In such a state, since conductive wire 21 has a vertically long rectangular cross section, it is in contact with cramping terminal 11 substantially entirely along its entire longer sides B. Accordingly, if t denotes a thickness of the plate forming cramping terminal 11, contact area Ac is: Ac=2×B×t. This means that a larger contact area is assured compared to a conductive wire, with the same cross section, having a circular cross sectional area. Thus, local generation of heat can be prevented by lowering a contact resistance or electrical resistance of the contact.
Further, since cable 20 is pressed into slits 13 of cramping terminal 11 with the longer sides of the cross section of conductive wire 21 along the cable pressing direction, the outer portion of conductive wire 21 is not deeply penetrated by slits 13. Therefore, only a small force is required to press cable 20 into slits 13. The cable pressing operation can thus be easily performed. A further embodiment of the Invention is shown in FIGS. 9A and 9B. There are two cables 20 and two corresponding slits 13 in cramping terminal 11.

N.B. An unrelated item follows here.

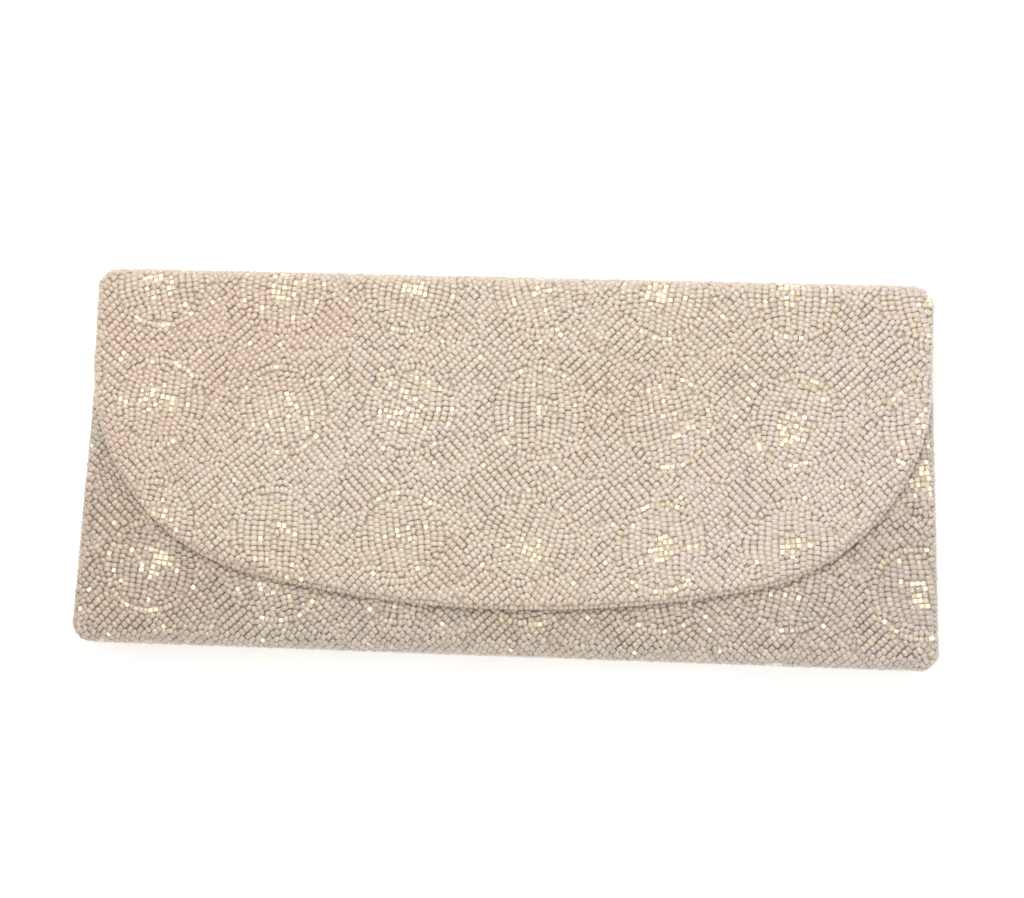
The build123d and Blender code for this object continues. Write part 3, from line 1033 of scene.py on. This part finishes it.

Moreover, since conductive wire 21, having a rectangular cross section, has a larger surface area than a conductive wire having a circular cross section of the same cross sectional area, an increased amount of heat can be radiated from the surface, thereby minimizing heat build up.
Although the cross section of the conductive wire is rectangular in the foregoing embodiment, it may be square, pentagonal, or hexagonal as shown in FIGS. 4 to 6. In other words, it is sufficient that the conductive wire have any polygonal cross section having four or more sides. Furthermore, the present Invention is not limited to the embodiments described and shown in the drawings, but may be embodied in several forms without departing from the spirit and scope thereof.